▸ **Task brief**:
Give every line below again, exactly.

--------

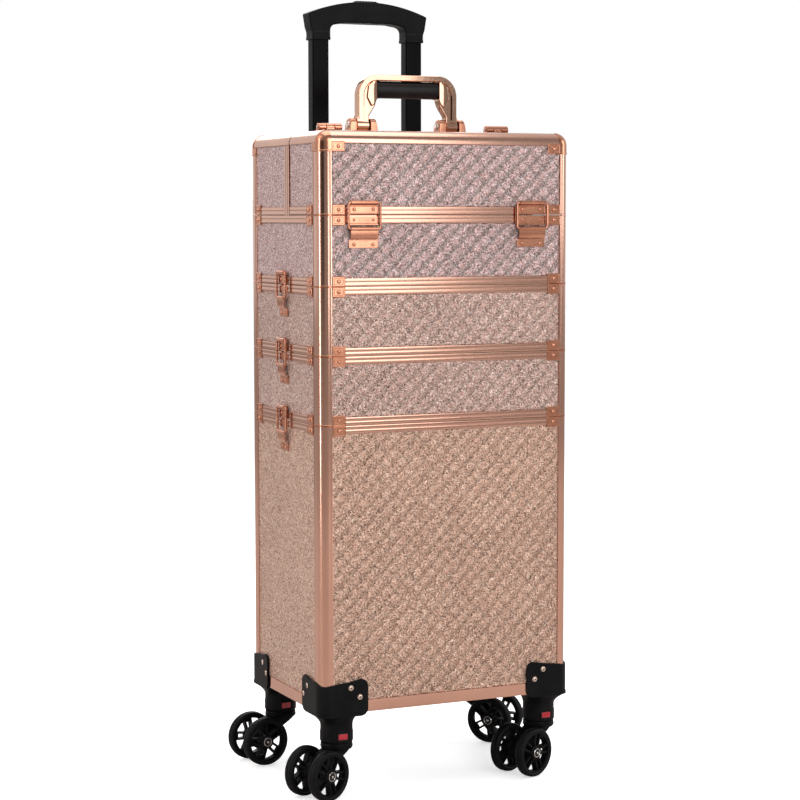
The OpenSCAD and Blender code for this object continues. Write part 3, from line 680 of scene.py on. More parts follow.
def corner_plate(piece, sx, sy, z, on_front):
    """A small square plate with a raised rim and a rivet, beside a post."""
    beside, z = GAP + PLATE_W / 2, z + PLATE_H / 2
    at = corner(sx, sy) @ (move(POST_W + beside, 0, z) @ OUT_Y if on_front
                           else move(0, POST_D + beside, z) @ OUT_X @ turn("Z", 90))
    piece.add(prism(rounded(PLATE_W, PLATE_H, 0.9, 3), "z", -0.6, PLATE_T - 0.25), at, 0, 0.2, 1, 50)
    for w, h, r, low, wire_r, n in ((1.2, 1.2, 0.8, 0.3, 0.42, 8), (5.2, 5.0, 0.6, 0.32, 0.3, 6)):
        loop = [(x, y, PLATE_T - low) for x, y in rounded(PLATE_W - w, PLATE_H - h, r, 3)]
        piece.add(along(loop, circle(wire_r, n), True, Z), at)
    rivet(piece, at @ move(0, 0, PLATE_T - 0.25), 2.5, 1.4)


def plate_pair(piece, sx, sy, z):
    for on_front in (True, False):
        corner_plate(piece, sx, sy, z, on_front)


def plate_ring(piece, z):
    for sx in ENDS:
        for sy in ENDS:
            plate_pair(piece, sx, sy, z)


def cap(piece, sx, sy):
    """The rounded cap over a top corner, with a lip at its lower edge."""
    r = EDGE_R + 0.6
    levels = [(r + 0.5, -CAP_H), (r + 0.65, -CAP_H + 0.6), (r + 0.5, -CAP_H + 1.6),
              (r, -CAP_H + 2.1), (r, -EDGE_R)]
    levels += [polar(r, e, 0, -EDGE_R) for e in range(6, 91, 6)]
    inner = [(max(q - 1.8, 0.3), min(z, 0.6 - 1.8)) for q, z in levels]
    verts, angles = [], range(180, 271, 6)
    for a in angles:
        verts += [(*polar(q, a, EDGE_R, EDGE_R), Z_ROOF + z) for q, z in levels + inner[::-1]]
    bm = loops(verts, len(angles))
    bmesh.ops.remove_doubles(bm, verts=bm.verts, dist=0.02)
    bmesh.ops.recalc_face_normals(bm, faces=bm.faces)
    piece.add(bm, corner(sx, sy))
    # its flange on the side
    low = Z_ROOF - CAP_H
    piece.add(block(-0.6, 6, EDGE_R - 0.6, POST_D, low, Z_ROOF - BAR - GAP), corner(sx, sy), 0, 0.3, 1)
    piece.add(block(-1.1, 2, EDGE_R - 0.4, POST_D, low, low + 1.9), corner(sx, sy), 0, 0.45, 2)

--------

▸ **Task output**:
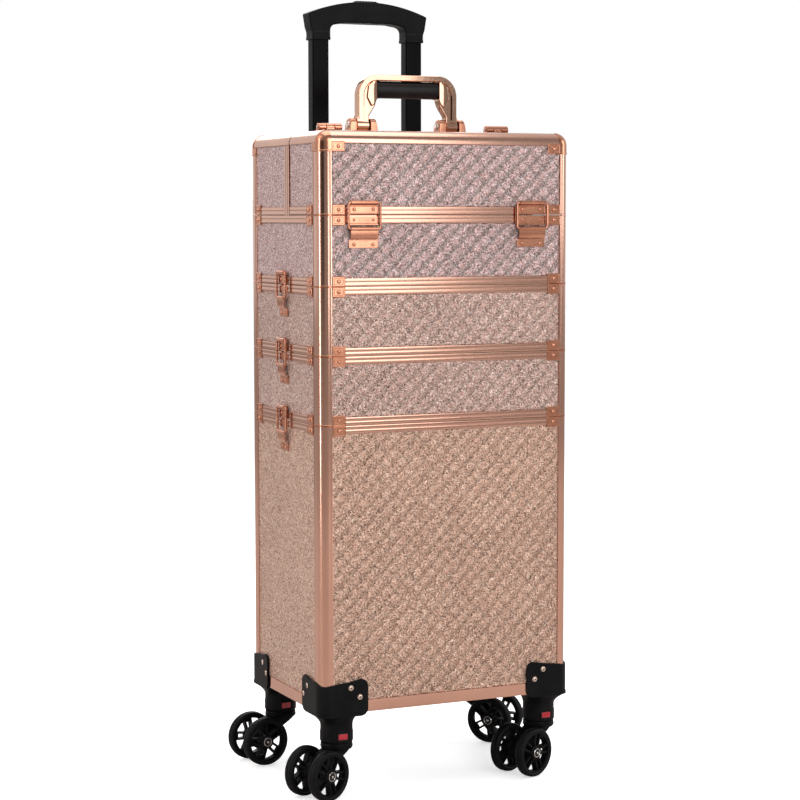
The OpenSCAD and Blender code for this object continues. Write part 3, from line 680 of scene.py on. More parts follow.
def corner_plate(piece, sx, sy, z, on_front):
    """A small square plate with a raised rim and a rivet, beside a post."""
    beside, z = GAP + PLATE_W / 2, z + PLATE_H / 2
    at = corner(sx, sy) @ (move(POST_W + beside, 0, z) @ OUT_Y if on_front
                           else move(0, POST_D + beside, z) @ OUT_X @ turn("Z", 90))
    piece.add(prism(rounded(PLATE_W, PLATE_H, 0.9, 3), "z", -0.6, PLATE_T - 0.25), at, 0, 0.2, 1, 50)
    for w, h, r, low, wire_r, n in ((1.2, 1.2, 0.8, 0.3, 0.42, 8), (5.2, 5.0, 0.6, 0.32, 0.3, 6)):
        loop = [(x, y, PLATE_T - low) for x, y in rounded(PLATE_W - w, PLATE_H - h, r, 3)]
        piece.add(along(loop, circle(wire_r, n), True, Z), at)
    rivet(piece, at @ move(0, 0, PLATE_T - 0.25), 2.5, 1.4)


def plate_pair(piece, sx, sy, z):
    for on_front in (True, False):
        corner_plate(piece, sx, sy, z, on_front)


def plate_ring(piece, z):
    for sx in ENDS:
        for sy in ENDS:
            plate_pair(piece, sx, sy, z)


def cap(piece, sx, sy):
    """The rounded cap over a top corner, with a lip at its lower edge."""
    r = EDGE_R + 0.6
    levels = [(r + 0.5, -CAP_H), (r + 0.65, -CAP_H + 0.6), (r + 0.5, -CAP_H + 1.6),
              (r, -CAP_H + 2.1), (r, -EDGE_R)]
    levels += [polar(r, e, 0, -EDGE_R) for e in range(6, 91, 6)]
    inner = [(max(q - 1.8, 0.3), min(z, 0.6 - 1.8)) for q, z in levels]
    verts, angles = [], range(180, 271, 6)
    for a in angles:
        verts += [(*polar(q, a, EDGE_R, EDGE_R), Z_ROOF + z) for q, z in levels + inner[::-1]]
    bm = loops(verts, len(angles))
    bmesh.ops.remove_doubles(bm, verts=bm.verts, dist=0.02)
    bmesh.ops.recalc_face_normals(bm, faces=bm.faces)
    piece.add(bm, corner(sx, sy))
    # its flange on the side
    low = Z_ROOF - CAP_H
    piece.add(block(-0.6, 6, EDGE_R - 0.6, POST_D, low, Z_ROOF - BAR - GAP), corner(sx, sy), 0, 0.3, 1)
    piece.add(block(-1.1, 2, EDGE_R - 0.4, POST_D, low, low + 1.9), corner(sx, sy), 0, 0.45, 2)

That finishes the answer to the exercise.